Welcome to the Packet Pushers Weekly Show. Today we’re talking about the IETF, standards, and the Routing Area within the IETF.
The IETF is the caretaker of long-established network standards such as MPLS, OSPF, and BGP, as well as enhancements that attempt to keep them relevant for the decades ahead, including PCE, SPRING, TRILL, and I2RS.
It’s also the home of new and ongoing efforts, and we talk about some of those projects, including YANG modeling, encapsulation, and centralized orchestration.
The discussion also gets into new work such as BIER (Bit-Indexed Explicit Replication), DetNet (Deterministic Networking), and Babel.
But like any consensus driven, multi-partite, self-selecting community, the IETF is not short of its problems in developing new initiatives.

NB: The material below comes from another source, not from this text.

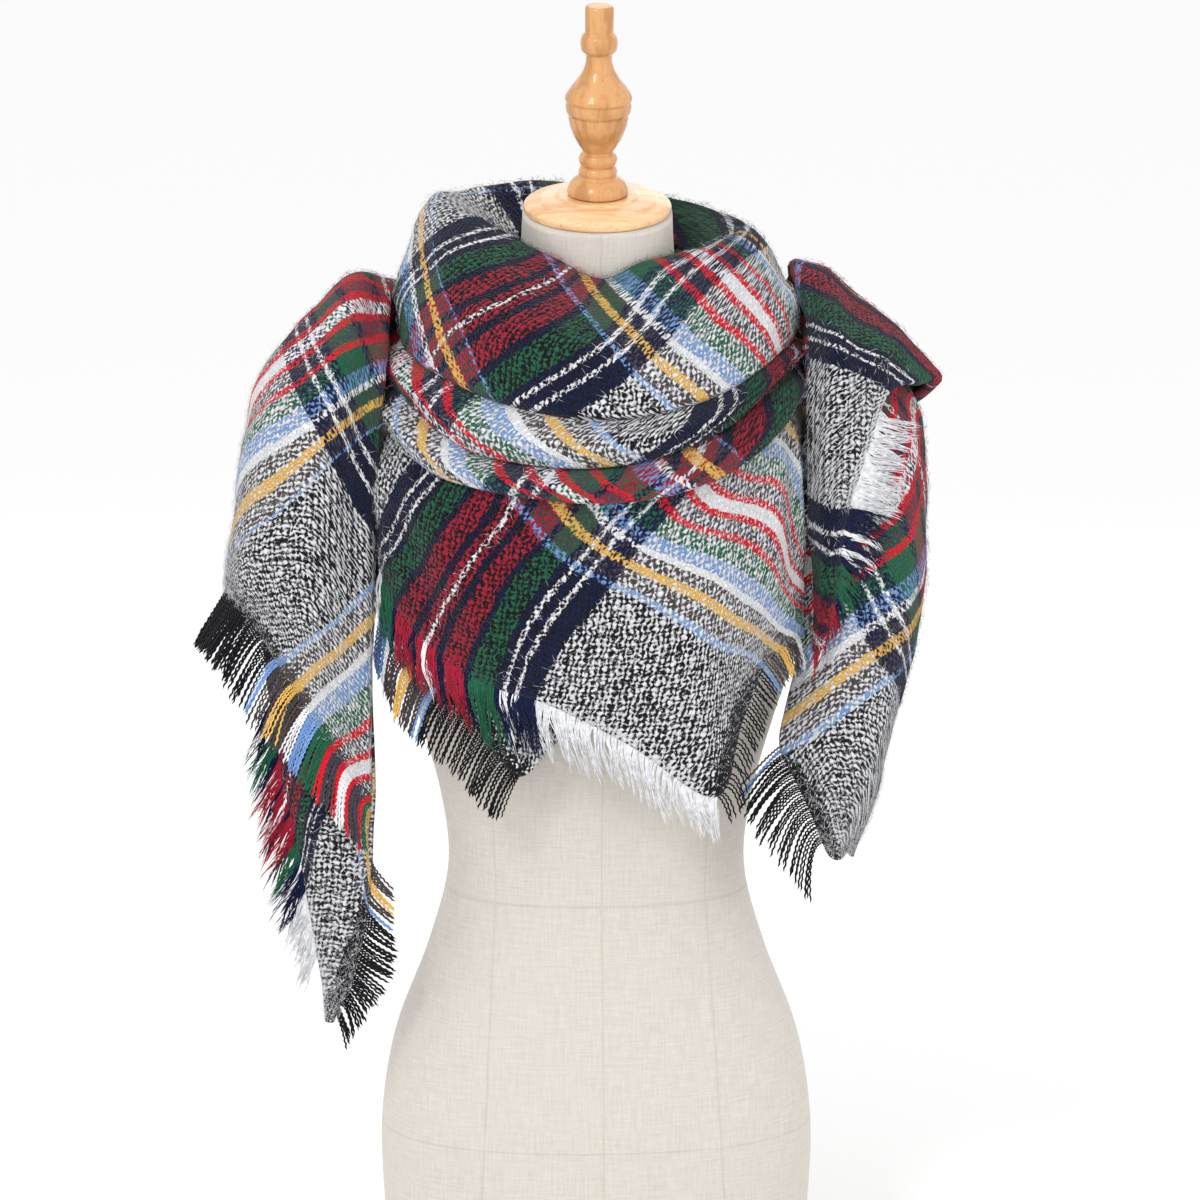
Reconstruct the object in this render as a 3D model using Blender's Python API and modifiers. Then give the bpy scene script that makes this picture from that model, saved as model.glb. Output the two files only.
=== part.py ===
"""Blanket scarf wound round a limbless dress form: the form, its wooden cap and finial, and the cloth.

Metres, +Z up, the front of the form towards -Y. The origin is the middle of the form's flat underside.
Tables are in millimetres. A scarf stretch is a net of places that the cloth passes through, a row for
each section, and a smooth curve runs through the rows and across them.
"""

import math
from collections import namedtuple

import bpy
import numpy as np
from mathutils import Vector

MM = 0.001
CLOTH = 3.0 * MM  # a brushed blanket cloth is about 3 mm thick with its nap
FRINGE = 2.0 * MM
SEAM_GAP = 0.3 * MM
FRINGE_GAP = 1.2 * MM  # more than a seam, because a strip's edge is chords of a curved hem
NECK_TILT = 11.0  # degrees that the top of the neck leans forward
NECK_TOP = Vector((0.0, -20.0, 845.0)) * MM
BODY_ROUNDNESS = 2.3  # 2 is an ellipse, and more is squarer

# Each section of the form: height, half its width, its reach to the front and to the back of a centre
# that lies shift behind the origin, and the forward tilt of the section in degrees.
BodyRow = namedtuple("BodyRow", "height half_width front back shift tilt")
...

The IETF’s leadership is being challenged by vendors and large companies that set up their own communities to focus on specific problems. Case in point is the Linux Foundation, which has a long list of collaborative software projects that have been driven by vendors who can pour money into code production to drive the development of standards.
And the Linux Foundation and other ad-hoc groups are taking more control of networking. It seems like there is a new foundation announced every week to take on the messy work of forging agreements between vendors who compete and co-operate at the same time.
So what do these trends mean for the IETF?
Joining us to discuss the standards body, its role in today’s technology environment, and the latest projects in the Routing Area, are Alia Atlas, IETF Routing Area Director and a Distinguished Engineer at Juniper Networks; and Jeff Tantsura, Chair of the IETF Routing Working Group, and head of Technology Strategy Routing (Routing CTO) at Ericsson.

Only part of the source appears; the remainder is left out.